Once again the State Department and DHS are insisting on secret, summary, extra-judicial, administrative procedures to make decisions about whether to issue ID credentials or whether to allow citizens to exercise their right to travel. No attempt has been made to explain or justify the choice not to pursue existing legal sanctions (in this case, denaturalization) through exisitng legal procedures. Instead, the State department and DHS have simply taken for granted their authority to take such matters into their own hands, and deny U.S. citizens’ rights by secret administrative fiat.
Perhaps that doesn’t offend the sentiments of the Kuwaiti monarchy, which rules by decree of the Emir. But it ought to offend the sentiments of U.S. citizens and advocates of human rights around the world, and further highlight the U.S. as a rogue state when it comes to respect for the right to travel.
[Update: After Mr.

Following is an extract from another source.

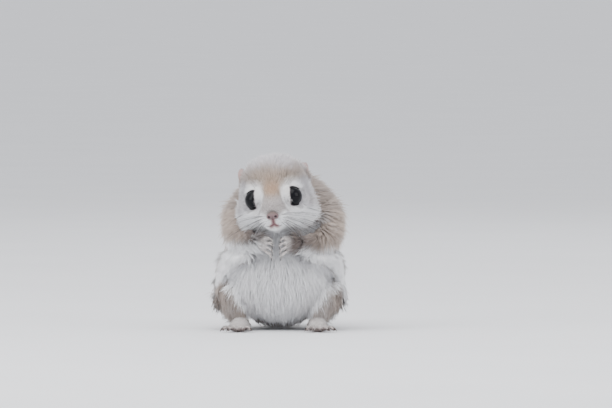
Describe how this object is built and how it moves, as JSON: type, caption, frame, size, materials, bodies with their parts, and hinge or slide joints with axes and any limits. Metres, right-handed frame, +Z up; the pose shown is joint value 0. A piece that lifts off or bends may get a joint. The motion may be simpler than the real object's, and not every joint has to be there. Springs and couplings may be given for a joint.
{
  "type": "flying squirrel",
  "caption": "Life-size still model of a small flying squirrel sitting up, paws together under its chin, furred gliding folds at its sides, flat tail raised along its back.",
  "frame": {"origin": "middle of the underside of the whole animal's box, on the floor it sits on", "axes": "+Z up, the animal faces -Y and its tail is towards +Y, its left side is +X"},
  "size_m": [0.0724, 0.1059, 0.0907],
  "materials": {
    "back_fur": "soft greyish brown winter fur with pale tips",
    "head_fur": "short greyish brown fur, warmer on the brow, white on the cheeks and round the eyes",
    "belly_fur": "soft white winter fur",
    "paw": "thinly furred pale pinkish skin",
    "ear_skin": "thin, nearly bare pinkish grey skin",
    "nose_skin": "bare, slightly moist pinkish grey skin",
    "eye": "wet and glossy, nearly black",
    "claw": "smooth dark horn"
  },
  "bodies": {
    "root": {"torso": "belly_fur", "head": "head_fur", "tail_base": "back_fur", "tail_middle": "back_fur", "tail_end": "back_fur", "arm_left": "back_fur", "arm_right": "back_fur", "leg_left": "back_fur", "leg_right": "back_fur", "membrane_left": "belly_fur", "membrane_right": "belly_fur", "hand_left": "paw", "hand_right": "paw", "foot_left": "paw", "foot_right": "paw", "ear_left": "ear_skin", "ear_right": "ear_skin", "eye_left": "eye", "eye_right": "eye", "nose": "nose_skin"}
  },
  "joints": []
}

Nouhaili’s attorney wrote to Secretary of State Clinton and threatened to sue the State Department if it failed to return his passport, his passport was returned — without explanation. “Gadeir Abbas, Nouhaili’s lawyer, said he is happy the government did the right thing in returning Nouhaili’s passport, but said Nouhaili’s case is one among many where government officials erected bureaucratic obstacles for American Muslims that are removed only when exposed to publicity. ‘These are not isolated cases,’ Abbas said. ‘Aziz reached out to us, but we know there are other people in his situation who are not reaching out.'” AP: US citizen stuck in Kuwait can now leave country.]